*** MATERIAL PROVIDED ***

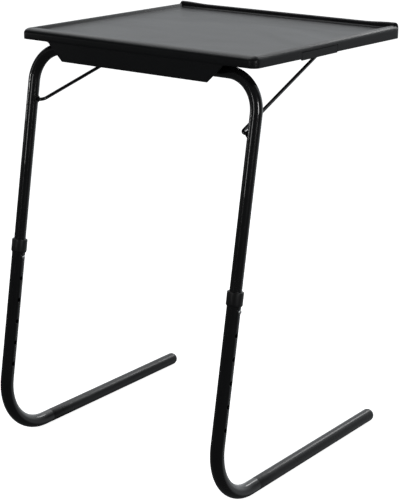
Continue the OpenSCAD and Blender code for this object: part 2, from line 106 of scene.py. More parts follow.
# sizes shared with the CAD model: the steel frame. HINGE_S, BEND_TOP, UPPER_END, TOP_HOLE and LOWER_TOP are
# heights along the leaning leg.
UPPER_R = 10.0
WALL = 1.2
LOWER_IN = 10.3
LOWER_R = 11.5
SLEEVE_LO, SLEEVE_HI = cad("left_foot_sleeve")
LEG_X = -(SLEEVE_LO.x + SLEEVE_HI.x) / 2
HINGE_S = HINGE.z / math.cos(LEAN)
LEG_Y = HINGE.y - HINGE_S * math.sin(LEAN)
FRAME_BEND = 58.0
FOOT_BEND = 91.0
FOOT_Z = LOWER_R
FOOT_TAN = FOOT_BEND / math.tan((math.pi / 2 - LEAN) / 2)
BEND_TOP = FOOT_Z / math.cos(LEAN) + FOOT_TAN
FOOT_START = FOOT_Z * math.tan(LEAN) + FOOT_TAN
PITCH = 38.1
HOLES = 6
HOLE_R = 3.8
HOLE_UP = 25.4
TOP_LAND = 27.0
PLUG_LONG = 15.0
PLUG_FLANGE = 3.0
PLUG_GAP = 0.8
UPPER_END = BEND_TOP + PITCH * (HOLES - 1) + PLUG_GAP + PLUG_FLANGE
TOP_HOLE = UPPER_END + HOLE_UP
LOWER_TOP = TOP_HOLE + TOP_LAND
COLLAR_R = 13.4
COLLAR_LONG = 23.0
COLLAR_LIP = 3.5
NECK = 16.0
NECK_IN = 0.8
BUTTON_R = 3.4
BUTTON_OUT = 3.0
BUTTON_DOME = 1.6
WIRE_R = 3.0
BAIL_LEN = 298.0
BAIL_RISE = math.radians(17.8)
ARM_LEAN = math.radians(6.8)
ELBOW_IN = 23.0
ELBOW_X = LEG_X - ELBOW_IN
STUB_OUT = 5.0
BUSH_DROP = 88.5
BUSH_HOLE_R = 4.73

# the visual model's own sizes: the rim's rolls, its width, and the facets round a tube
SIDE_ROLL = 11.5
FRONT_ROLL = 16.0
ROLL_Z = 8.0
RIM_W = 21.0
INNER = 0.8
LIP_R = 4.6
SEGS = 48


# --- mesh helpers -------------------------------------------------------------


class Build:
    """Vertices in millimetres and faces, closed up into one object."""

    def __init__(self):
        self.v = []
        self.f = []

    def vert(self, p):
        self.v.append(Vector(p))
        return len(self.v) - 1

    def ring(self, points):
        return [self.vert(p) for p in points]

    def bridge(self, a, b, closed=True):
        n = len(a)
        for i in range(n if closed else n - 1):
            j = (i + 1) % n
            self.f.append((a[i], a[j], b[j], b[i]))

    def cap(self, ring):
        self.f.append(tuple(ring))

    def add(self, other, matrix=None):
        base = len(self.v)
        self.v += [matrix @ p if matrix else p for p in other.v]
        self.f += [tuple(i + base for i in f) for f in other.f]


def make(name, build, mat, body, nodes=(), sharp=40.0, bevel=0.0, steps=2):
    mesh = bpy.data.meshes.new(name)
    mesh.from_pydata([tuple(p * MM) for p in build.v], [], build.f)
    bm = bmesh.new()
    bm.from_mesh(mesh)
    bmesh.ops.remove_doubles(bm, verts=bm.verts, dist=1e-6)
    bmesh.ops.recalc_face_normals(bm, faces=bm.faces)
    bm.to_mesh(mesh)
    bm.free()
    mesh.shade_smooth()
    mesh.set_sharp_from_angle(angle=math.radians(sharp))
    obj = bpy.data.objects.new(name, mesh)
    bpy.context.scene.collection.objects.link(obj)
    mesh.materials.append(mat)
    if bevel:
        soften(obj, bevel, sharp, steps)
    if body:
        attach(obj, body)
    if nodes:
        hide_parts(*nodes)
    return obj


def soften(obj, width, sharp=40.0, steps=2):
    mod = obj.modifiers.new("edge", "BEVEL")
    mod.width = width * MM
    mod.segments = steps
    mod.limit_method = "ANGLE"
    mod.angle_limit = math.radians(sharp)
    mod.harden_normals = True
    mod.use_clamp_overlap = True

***

#### EXERCISE TASK
Your task is to pick out every line with the string "scene" and copy it.

#### SOLUTION FOR THIS EXERCISE
Continue the OpenSCAD and Blender code for this object: part 2, from line 106 of scene.py. More parts follow.
    bpy.context.scene.collection.objects.link(obj)